Sometimes things can be clearer from the outside looking in. Canadian author Naomi Klein, for instance, while recognizing the difficulty “of taking over a party that has been colonized by neoliberalism and by the interests of economic elites who do not want to change”—i.e., the Democratic Party—understands the effort as an unavoidable part of a “battle for the soul of, not just the party, but the country.” This perspective seems not always as clear back home, though, where only recently Rose Ann DeMoro, executive director of National Nurses United—an organization as closely linked to the Sanders campaign as any—warned a California Democratic Party convention that “If we dismiss progressive values and reinforce the status quo, don’t assume the activists in California and around this country are going to stay with the Democratic Party.”

And yet, isn’t that precisely what those committed to maintaining the status quo of big money hegemony in politics should assume—that the activists are going to stay and fight to end their control of both major parties? Their worst nightmare is not that we will pick up and leave if we don’t get what we want, but that we won’t leave!

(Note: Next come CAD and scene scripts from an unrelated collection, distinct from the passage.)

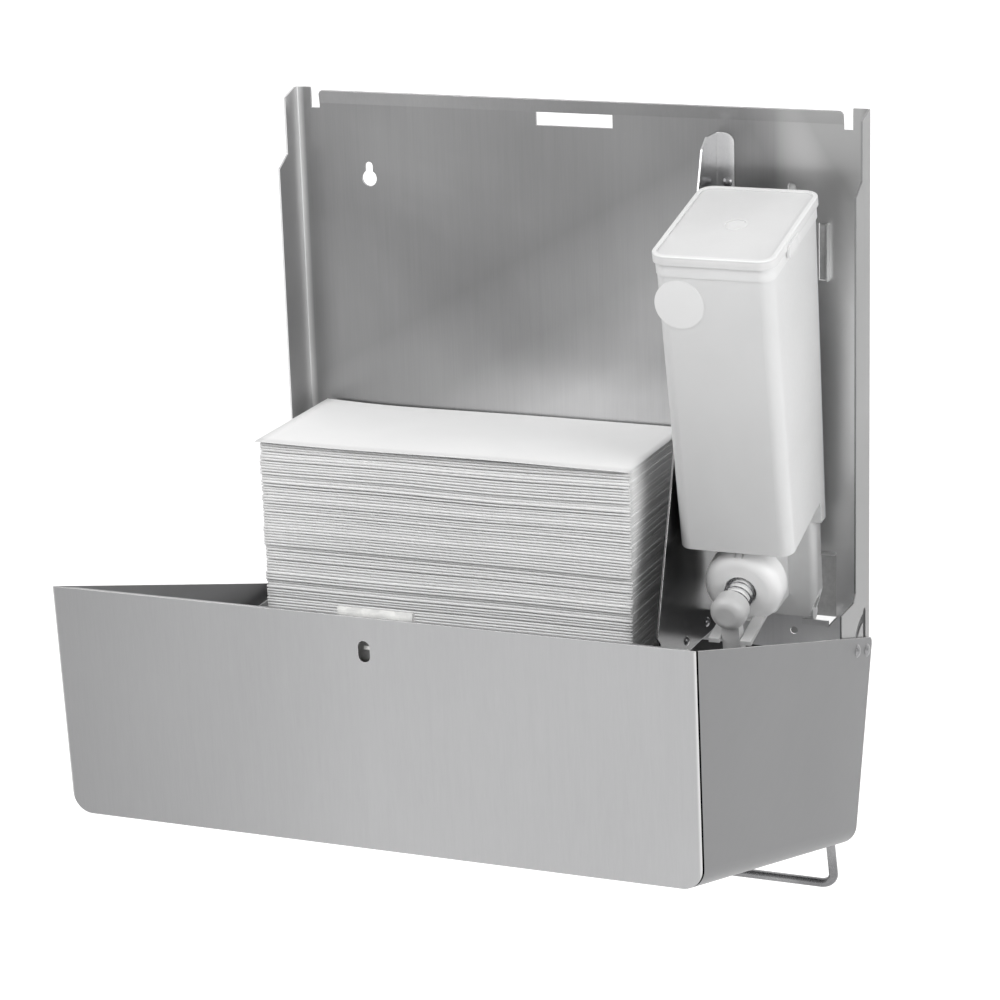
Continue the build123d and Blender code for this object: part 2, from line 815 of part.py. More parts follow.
def bow_path():
    """Centre line of the bow: up one leg, round the crossbar and down the other."""
    leg_y = lever_axis_y - lever_plate_t / 2 - bow_rod_r
    end_y = -cover_back_gap - bow_reach
    knee_up = bow_end_up + (leg_y - end_y) * math.tan(math.radians(bow_droop))
    weld_up = lever_bottom_up + bow_weld_l
    x0 = bow_centre_x - bow_half_w
    x1 = bow_centre_x + bow_half_w
    points = [
        (x0, leg_y, at_up(weld_up)),
        (x0, leg_y, at_up(knee_up)),
        (x0, end_y, at_up(bow_end_up)),
        (x1, end_y, at_up(bow_end_up)),
        (x1, leg_y, at_up(knee_up)),
        (x1, leg_y, at_up(weld_up)),
    ]
    radii = [bow_knee_r, bow_corner_r, bow_corner_r, bow_knee_r]
    return FilletPolyline(*points, radius=radii)


def make_lever_bow():
    path = bow_path()
    section = Plane(origin=path @ 0, z_dir=path % 0) * Circle(bow_rod_r)
    return opened(sweep(section, path=path))


# Soap tank, drawn upright


def tank_loft(inset, z0, z1):
    """The tank's upper body, or its hollow when inset by the wall."""
    span = tank_rim_up - tank_front_low_up

    def outline(up):
        share = (up - tank_front_low_up) / span
        width = tank_w_low + share * (tank_w_top - tank_w_low) - 2 * inset
        depth = tank_d_low + share * (tank_d_top - tank_d_low) - 2 * inset
        y = tank_back_y - inset - depth / 2
        return Pos(tank_x, y, at_up(up)) * RectangleRounded(width, depth, tank_corner_r - inset)

    return loft([outline(z0), outline(z1)], ruled=True)


def above_rim(drop):
    """Room above the tank's rim, which slopes down to the front, lowered by a drop."""
    reach = 2 * tank_d_top
    low = at_up(tank_rim_up)
    room = box(0, 2 * tank_x, tank_back_y - reach, tank_back_y + reach, low, low + reach)
    return Pos(0, 0, -drop) * sloped(room)


def sloped(shape):
    """Turn a piece drawn level at the rim's height down to the slope of the rim."""
    return shape.rotate(rim_axis, tank_rim_slope)


def under_slope(rise):
    """Room below the upper body, whose underside climbs toward the stem."""
    front = tank_back_y - tank_d_low
    back = tank_back_y - stem_d
    slope = (tank_throat_up - tank_front_low_up) / (back - front)
    points = [
        (front - stem_d, at_up(tank_front_low_up - slope * stem_d) + rise),
        (back + rise, at_up(tank_throat_up + slope * rise) + rise),
        (back + rise, at_up(0)),
        (front - stem_d, at_up(0)),
    ]
    return side_plate(points, tank_x - tank_w_top, tank_x + tank_w_top)


def tank_stem(inset, z0, z1):
    """The flat stem behind the pump, from its lower to its upper end."""
    radius = stem_r - inset
    y = tank_back_y - inset
    return rounded_block(tank_x, stem_w - 2 * inset, y, stem_d - 2 * inset, at_up(z0), at_up(z1), radius)


def stem_corners():
    """The two slanting cuts at the stem's lower corners."""
    half = stem_w / 2
    low = at_up(stem_bottom_up)
    cut = Plane.XZ * Polygon(
        (half - stem_chamfer_w, low),
        (half, low + stem_chamfer_h),
        (half + stem_chamfer_w, low + stem_chamfer_h),
        (half + stem_chamfer_w, low - stem_chamfer_w),
        (half - stem_chamfer_w, low - stem_chamfer_w),
        align=None,
    )
    right = Pos(tank_x, 0, 0) * extrude(cut, amount=2 * tank_d_top, both=True)
    return right + mirrored(right, tank_x)


def tank_foot(x):
    """A foot below the tank with a round heel, which rolls on the ledge."""
    heel = rod_x(foot_axis_y, at_up(foot_axis_up), x - foot_w / 2, x + foot_w / 2, foot_r)
    front = foot_axis_y - foot_r
    top = at_up(stem_floor_up - tank_wall_t)
    neck = box(x - foot_w / 2, x + foot_w / 2, front, tank_back_y, at_up(foot_axis_up), top)
    return heel + neck


def tank_tongue():
    """Tapered tongue in the middle of the stem's lower edge."""
    top = at_up(stem_bottom_up + stem_chamfer_w)
    end = at_up(tongue_end_up)
    outline = Plane(origin=(tank_x, tank_back_y, 0), x_dir=(1, 0, 0), z_dir=(0, -1, 0)) * Polygon(
        (-tongue_w_top / 2, top),
        (tongue_w_top / 2, top),
        (tongue_w_end / 2, end),
        (-tongue_w_end / 2, end),
        align=None,
    )
    return extrude(outline, amount=tongue_t)


def tank_band():
    """The thickened band round the mouth, drawn level and then sloped like the rim."""
    width = tank_w_top + 2 * tank_rim_out
    depth = tank_d_top + 2 * tank_rim_out
    top = at_up(tank_rim_up)
    radius = tank_corner_r + tank_rim_out
    back = tank_back_y + tank_rim_out
    return sloped(rounded_block(tank_x, width, back, depth, top - tank_rim_t, top, radius))


def make_soap_tank():
    upper = tank_loft(0, tank_front_low_up - tank_wall_t, tank_rim_up) - under_slope(0)
    stem = tank_stem(0, stem_bottom_up, tank_throat_up + stem_r) - stem_corners()
    hollow_below = tank_stem(tank_wall_t, stem_bottom_up - cut_over, stem_floor_up - tank_wall_t)
    well_y = tank_back_y - tank_wall_t
    well_top = at_up(tank_throat_up)
    well_low = at_up(well_bottom_up)
    well = rounded_block(tank_x, well_w, well_y, well_d - tank_wall_t, well_low, well_top, stem_r)
    tank = upper + (stem - hollow_below) + well
    tank += tank_band()
    tank -= above_rim(0)
    neck = pitched(pump_rod(-neck_root, neck_l, neck_r))
    bore = pitched(pump_rod(-2 * neck_root, neck_l + cut_over, neck_bore_r))
    tank += neck
    for side in (-1, 1):
        tank += tank_foot(tank_x + side * foot_from_centre)
    tank += tank_tongue()
    low = tank_front_low_up - tank_wall_t
    tank -= tank_loft(tank_wall_t, low, tank_rim_up + cut_over) - under_slope(tank_wall_t)
    tank -= tank_stem(tank_wall_t, stem_floor_up, tank_throat_up + stem_r)
    inner_y = tank_back_y - stem_d
    inner_d = well_d - stem_d - tank_wall_t
    inner_w = well_w - 2 * tank_wall_t
    inner_z = well_low + tank_wall_t
    tank -= rounded_block(tank_x, inner_w, inner_y, inner_d, inner_z, well_top, stem_r - tank_wall_t)
    half = inner_w / 2
    gate_z = at_up(stem_floor_up)
    tank -= box(tank_x - half, tank_x + half, inner_y - stem_r, inner_y + stem_r, gate_z, well_top)
    tank -= bore
    return tipped(tank)


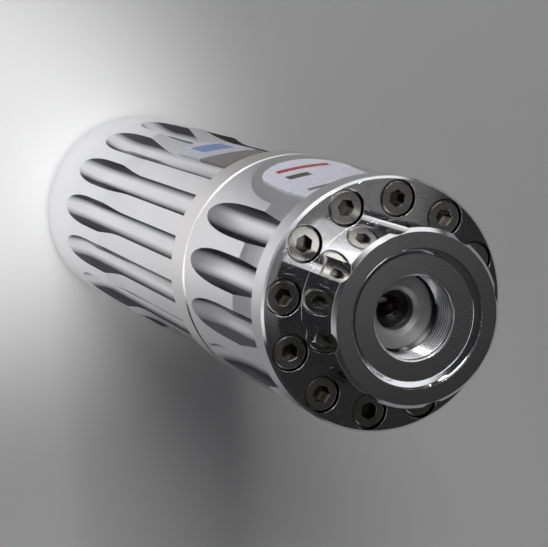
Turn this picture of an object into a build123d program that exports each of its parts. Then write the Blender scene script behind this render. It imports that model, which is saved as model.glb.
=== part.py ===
"""Handheld laser pointer: fluted round housing, screwed bezel with a turned nose, push button in the tail."""
from build123d import *
import math
import os

os.makedirs("parts", exist_ok=True)

# Millimetres. The origin is the middle of the tail face, +Z runs to the nose, +Y is the label side.

# Housing
BODY_R = 20.0
TUBE_LEN = 86.0
RING_LEN = 6.8
HEAD_LEN = 32.8
FLANGE_LEN = 4.8
NOSE_LEN = 12.2
TAIL_ROUND = 2.0
EDGE_BREAK = 0.3
HEAD_REAR_ROUND = 1.0

Z_RING = TUBE_LEN
Z_HEAD = Z_RING + RING_LEN
Z_FLANGE = Z_HEAD + HEAD_LEN
Z_FACE = Z_FLANGE + FLANGE_LEN
Z_NOSE = Z_FACE + NOSE_LEN

# Waists: head and tube are turned down towards the shoulder in front of them
WAIST_R = BODY_R - 1.0
WAIST_ARC_R = 72.0
HEAD_WAIST_LEN = 8.1
TUBE_WAIST_LEN = 46.1
OVERCUT = 1.0

# Flutes at 24 degrees: fifteen on the tube, on the head the label field takes the room of three
TUBE_FLUTE_COUNT = 15
HEAD_FLUTE_COUNT = 12
FLUTE_PITCH = 24.0
FLUTE_FIRST = 138.0
FLUTE_CUT_R = 3.3
FLUTE_DEPTH = 1.9
FLUTE_LIFT_R = 60.0
FLUTE_AXIS_R = BODY_R - FLUTE_DEPTH + FLUTE_CUT_R
FLUTE_RUN = math.sqrt(2.0 * (FLUTE_LIFT_R + FLUTE_CUT_R) * FLUTE_DEPTH - FLUTE_DEPTH ** 2)
HEAD_FLUTE_TIP = Z_HEAD + 3.2
TUBE_FLUTE_TIP = 15.4

# Label fields and label foils
FIELD_DEPTH = 2.2
FIELD_FLOOR_Y = BODY_R - FIELD_DEPTH
FIELD_CROWN_R = 48.0
FIELD_CUTTER_W = 28.0
FIELD_CUTTER_H = 10.0
FIELD_RUN = 22.3
FIELD_LIFT_R = (FIELD_RUN ** 2 + FIELD_DEPTH ** 2) / (2.0 * FIELD_DEPTH)
HEAD_FIELD_TIP = Z_HEAD + 1.6
TUBE_FIELD_TIP = 34.4
FOIL_INSET = 2.2
FOIL_T = 0.25
GLUE = 0.03
FOIL_END_LEN = 7.0
HEAD_FOIL_HALF_W = 7.6
TUBE_FOIL_HALF_W = 5.6
HEAD_FOIL_SETBACK = 3.6
TUBE_FOIL_SETBACK = 14.1

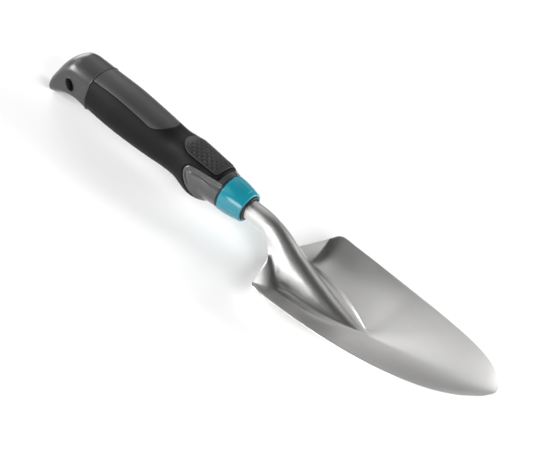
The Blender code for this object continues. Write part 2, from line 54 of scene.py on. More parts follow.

Meanwhile, for those who fear that abandoning capital “I” political Independent status necessarily means compromising small “i” independence in the eyes of the electorate, you won’t find a better example of that ethos than in the recent experience of Jeremy Corbyn and the British Labour Party. For all of the grievances that some people who came into electoral politics with the Sanders campaign may have against the Democratic Party, they surely pale in comparison with Corbyn’s treatment at the hands of the Labour Party, whose Members of Parliament last year voted no confidence in him by a 172-57 margin, despite his enthusiastic support among the party rank and file. (And his treatment in the establishment media was even worse.)

But still he—and they—persisted, ultimately producing an electoral platform that proposed re-nationalization of the railways, free public higher education, and a range of other policies that proved to resonate far better with the electorate that those of the pro-business New Labour types who frown upon them—and him.

Why did Corbyn’s supporters stay and fight in a party where they were so clearly unwelcome? Because if they were serious about changing their country, there was nowhere else to go. Which is much the situation we face in regard to the Democratic Party here, where any smart big money guy has got to hope that the anti-corporate control types will get fed up with feeling unloved and leave the field to those who’ve been running the show.

Any decision as to Sanders’s political status is obviously ultimately his to make, of course. Yet his oft-stated point, “It’s not about me, it’s us”—so central to his campaign—does suggest that the consideration is a legitimate matter for all of “us.” And one can’t help but wonder if Bernie Sanders couldn’t add a measure of clarity to the current situation.

 

9 Responses to A Thought for Bernie Sanders

  1. *Jed
    Actually, I think it was Bernie and his supporters that did everything they could to prevent voters from choosing Hillary.
    While the Dem. Party – and Hillary – were campaigning also for State and Federal Offices aside/alongside HRC.

    • I don’t think it’s accurate to say that Bernie and his people did everything they could to prevent HRC’s victory.

  2. Bernie Sanders is a Spoiler.
    He has just recently reneged on his fight for Single Payer health insurance; given it up, without a real push or his fiery fierce voice in protest at least. Just quietly dropped it.

    He allowed and encouraged the vilification of HRC, sneered at her work record, and dismissed her accomplishments. Relentlessly portrayed her in the hands of Wall Street, while ignoring his own accommodations/hypocrisies, especially with the NRA.

    I agree he should join the Democratic Party and help it become effective; but why would he give up his position as Contrarian/’60’s Rebel, who learned nothing from the 1968 debacle of the Democratic Party, except to repeat it in 2016?
    He didn’t even lobby nor offer support to local candidates; nor did he do anything to help Democrats running for the Senate or House.
    Possible candidate for 2020??? I hope NOT!

  3. I would like to think that we could reform the Democratic party but I don’t believe we can. I have been voting since 1968. Carter and Humphrey gave the election to Nixon because they did not want McGovern to win. Forty years later Hillary and the party elite did everything they could to prevent voters from choosing Bernie. The national Democratic party has abandoned its roots.

    Let;s use Uruguay as an example of how to make significant change in the electoral process. Former President Jone Mujica and his wife Lucia Topolansky, former head of the legislature, spent 14 years in prison in the 1970’s and 80’s for their political activities. Uruguay was a two party state like the U.S. After their release they started a movement that grew into a successful third party drawing progressives from both the existing parties. Uruguay is providing reparations to the descendants of former slaves. The country has legalized cannabis and decriminalized most other drugs. Their prisons are not filled with drug users and drug abuse has declined substantially. The Democratic and Republican parties are bankrupt. Let’s start fresh like they did in Uruguay.

  4. Another interesting and worthwhile discussion. I myself think the Democratic Party is unreformable, but then I think about what might happen in 2020, when a third party might throw the election to the Repubs. Good to see a political discussion that doesn’t just denounce anyone who doesn’t agree.